PROBLEM ▸ Find every line in the records below that holds the word "this", and copy each one.

EXERCISE MATERIAL ▸
%%

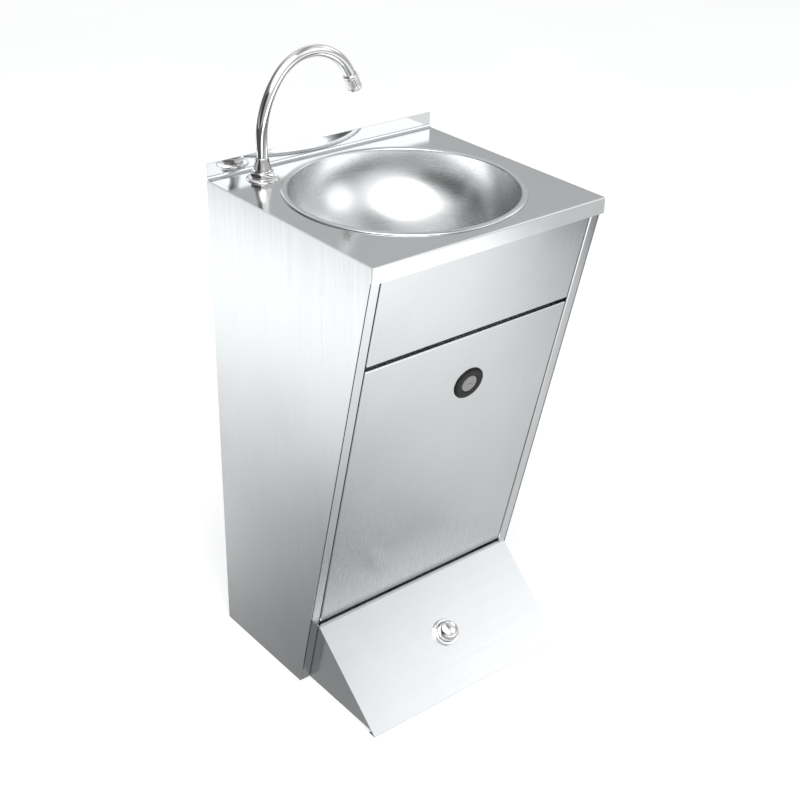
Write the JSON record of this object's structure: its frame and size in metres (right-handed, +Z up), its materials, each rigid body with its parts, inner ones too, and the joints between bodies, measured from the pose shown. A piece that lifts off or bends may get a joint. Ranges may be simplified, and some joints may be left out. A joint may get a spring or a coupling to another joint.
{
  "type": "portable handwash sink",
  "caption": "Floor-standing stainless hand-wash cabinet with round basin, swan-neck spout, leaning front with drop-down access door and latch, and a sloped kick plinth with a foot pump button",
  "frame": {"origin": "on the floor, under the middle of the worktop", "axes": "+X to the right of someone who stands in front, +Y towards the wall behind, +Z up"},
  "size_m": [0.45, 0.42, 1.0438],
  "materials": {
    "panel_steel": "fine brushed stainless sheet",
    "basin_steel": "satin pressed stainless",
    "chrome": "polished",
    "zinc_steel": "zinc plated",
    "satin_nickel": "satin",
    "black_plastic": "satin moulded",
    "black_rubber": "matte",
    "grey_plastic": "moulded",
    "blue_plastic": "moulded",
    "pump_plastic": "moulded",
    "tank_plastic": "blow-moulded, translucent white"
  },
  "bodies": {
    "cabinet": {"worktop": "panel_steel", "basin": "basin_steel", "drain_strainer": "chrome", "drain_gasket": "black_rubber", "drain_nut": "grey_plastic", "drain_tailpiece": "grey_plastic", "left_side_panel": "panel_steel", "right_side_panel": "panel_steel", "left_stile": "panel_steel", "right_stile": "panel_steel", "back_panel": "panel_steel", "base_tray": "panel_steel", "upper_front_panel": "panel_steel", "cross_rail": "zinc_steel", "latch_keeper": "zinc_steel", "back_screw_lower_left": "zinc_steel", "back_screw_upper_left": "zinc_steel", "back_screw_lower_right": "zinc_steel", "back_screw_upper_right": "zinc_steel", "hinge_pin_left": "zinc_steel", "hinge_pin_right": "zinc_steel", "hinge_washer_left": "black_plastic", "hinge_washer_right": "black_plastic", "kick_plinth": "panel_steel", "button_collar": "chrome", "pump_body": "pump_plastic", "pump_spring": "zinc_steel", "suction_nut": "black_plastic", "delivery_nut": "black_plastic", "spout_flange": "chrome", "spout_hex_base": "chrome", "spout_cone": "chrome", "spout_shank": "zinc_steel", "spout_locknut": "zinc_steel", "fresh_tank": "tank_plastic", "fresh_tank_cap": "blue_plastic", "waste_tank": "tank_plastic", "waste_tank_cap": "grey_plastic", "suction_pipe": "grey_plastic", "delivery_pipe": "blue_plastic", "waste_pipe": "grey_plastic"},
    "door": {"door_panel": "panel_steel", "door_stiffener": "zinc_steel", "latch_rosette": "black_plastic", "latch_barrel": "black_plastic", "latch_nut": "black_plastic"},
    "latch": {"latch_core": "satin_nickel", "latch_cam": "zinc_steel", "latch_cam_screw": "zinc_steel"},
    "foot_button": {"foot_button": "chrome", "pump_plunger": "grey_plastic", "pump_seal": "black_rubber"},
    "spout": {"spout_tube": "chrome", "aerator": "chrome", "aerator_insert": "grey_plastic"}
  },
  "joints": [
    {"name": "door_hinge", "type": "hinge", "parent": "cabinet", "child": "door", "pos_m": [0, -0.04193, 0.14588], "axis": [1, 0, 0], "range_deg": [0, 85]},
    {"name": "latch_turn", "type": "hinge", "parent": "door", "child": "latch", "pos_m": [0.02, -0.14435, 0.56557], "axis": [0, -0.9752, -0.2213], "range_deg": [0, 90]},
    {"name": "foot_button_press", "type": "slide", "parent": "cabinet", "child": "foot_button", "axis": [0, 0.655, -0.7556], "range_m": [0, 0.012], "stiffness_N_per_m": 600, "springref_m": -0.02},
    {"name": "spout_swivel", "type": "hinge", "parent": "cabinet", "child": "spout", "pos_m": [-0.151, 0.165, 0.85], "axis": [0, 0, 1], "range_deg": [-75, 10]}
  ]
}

%%
%%

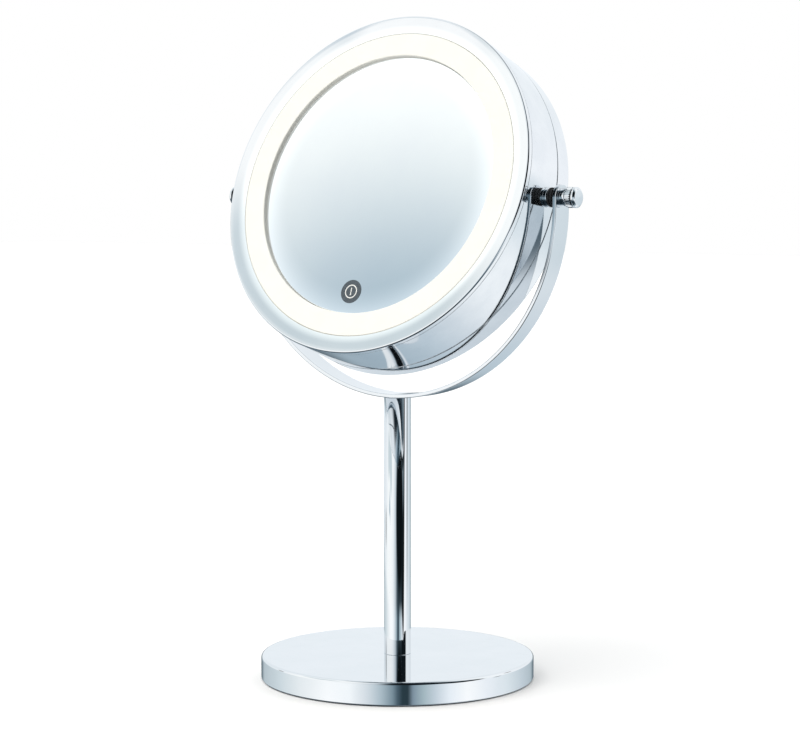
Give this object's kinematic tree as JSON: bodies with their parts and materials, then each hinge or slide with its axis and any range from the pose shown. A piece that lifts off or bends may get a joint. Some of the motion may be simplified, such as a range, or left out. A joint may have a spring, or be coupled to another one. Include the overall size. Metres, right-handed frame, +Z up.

%%

IN RESPONSE ▸
Write the JSON record of this object's structure: its frame and size in metres (right-handed, +Z up), its materials, each rigid body with its parts, inner ones too, and the joints between bodies, measured from the pose shown. A piece that lifts off or bends may get a joint. Ranges may be simplified, and some joints may be left out. A joint may get a spring or a coupling to another joint.
Give this object's kinematic tree as JSON: bodies with their parts and materials, then each hinge or slide with its axis and any range from the pose shown. A piece that lifts off or bends may get a joint. Some of the motion may be simplified, such as a range, or left out. A joint may have a spring, or be coupled to another one. Include the overall size. Metres, right-handed frame, +Z up.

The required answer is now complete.